Cette image qui circule sur les réseaux avec sa légende me fait réfléchir.
D’abord elle va à l’encontre d’un certain jargon managérial qui prône « l’alignement organisationnel » ou encore « l’alignement stratégique ». Car si l’on peut comprendre que le collectif demande une cohérence par un certain alignement des personnes et des process, il reste que ces expressions ont quelque chose de rigide qui m’a toujours rebuté, probablement parce qu’elles paraissent ignorer leurs propres effets pervers contrairement à l’image qui pointe la vertu du non-alignement.
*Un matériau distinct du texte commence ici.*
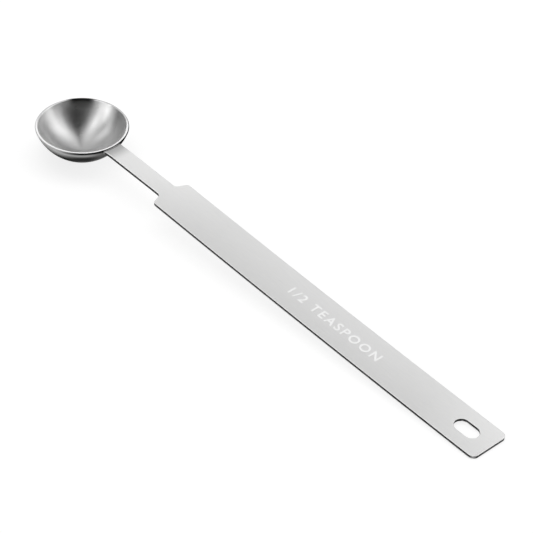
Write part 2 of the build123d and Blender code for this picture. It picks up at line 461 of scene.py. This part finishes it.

Quelques autres remarques :
Alignement mimétique
L’allumette non alignée est plus basse que les autres. Les premières, plus hautes, sont soumises au risque de l’emballement mimétique dont le feu est un symbole : à peine une allumette s’enflamme-t-elle, toutes celles qui lui sont proches lui emboîtent le pas mécaniquement. Le vide laissé par l’allumette basse sauve les suivantes d’un mimétisme fatal.
Le sauveur romantique
La phrase encourageant le non-alignement contient une promesse implicite : si tu oses être différent, tu pourras être celui qui sauve les autres ! Une idée qui semble évidente et qui pourtant ne va pas de soi.
D’abord, la prétention de sauver les autres n’est pas toujours dénuée de narcissisme. S’il l’on peut devenir un sauveur, c’est qu’il y a d’une part des victimes potentielles – les premières allumettes alignées – et d’autre part un bourreau : en faisant rentrer toutes les différences dans le moule de l’uniformité avec le risque évident d’une contagion mimétique, le bourreau garantit la norme. Le sauveur a évidemment le beau rôle, face à ses deux interlocuteurs : il est toujours valorisant de s’imaginer dans cette position. Mais le retrait de la norme permet-il vraiment de sauver les autres ?
Le bourreau, la victime et le sauveur
Pas sûr. Le trio Bourreau-Victime-Sauveur n’exprime d’ailleurs pas la totalité des acteurs. On ne parle jamais de ceux qui ne sont ni sauveurs, ni bourreaux, ni victimes. « L’humanité se compose d’un grand nombre de braves gens rêvantqu’on leur foute la paix, face à l’infime minorité de ces psychopathes dont l’activisme féroce modèle la culture et l’histoire » disait Michel Serres. Cette quatrième place décrit ceux qui œuvrent en silence au quotidien, sans violence ni spectacle, sans indignation excessive, ces chevilles ouvrières qui font avancer le monde, tant qu’une crise ne dévaste pas l’organisation. Dans une crise effectivement, le trio reprend de sa vigueur, et s’il faut trouver des sauveurs, ne faut-il pas chercher du côté de qui œuvrent pour le collectif, plutôt que chez ceux qui s’en retirent ?
Le bouc émissaire et René Girard
Il faut aussi pointer une autre configuration, très exactement inverse de notre image et bien plus fréquente dans les crises que traversent les organisations. C’est la configuration du bouc émissaire, que René Girard oppose à l’attitude du Tous contre tous. On sait qu’en situation de crise, pour éviter l’effondrement général, la communauté cherche à se sauver en désignant une « victime sans risque ». « Haro sur le baudet » comme dit La Fontaine. La violence excessive se décharge sur une victime et rétablit une concorde indispensable à la survie du collectif. Je l’avoue, René Girard m’a dessillé le regard en me faisant prendre conscience que cette pratique est d’autant plus efficace qu’elle est largement inconsciente. Et courante.
Les 6 premières allumettes sauvées parce qu’elles ont « sacrifié » l’allumette basse, tel est le schéma du bouc émissaire. Prendre conscience de ce schéma si répandu relativise le romantisme du sauveur individualiste. Et rend justice à ceux qui œuvrent quotidiennement pour que le monde continue d’exister.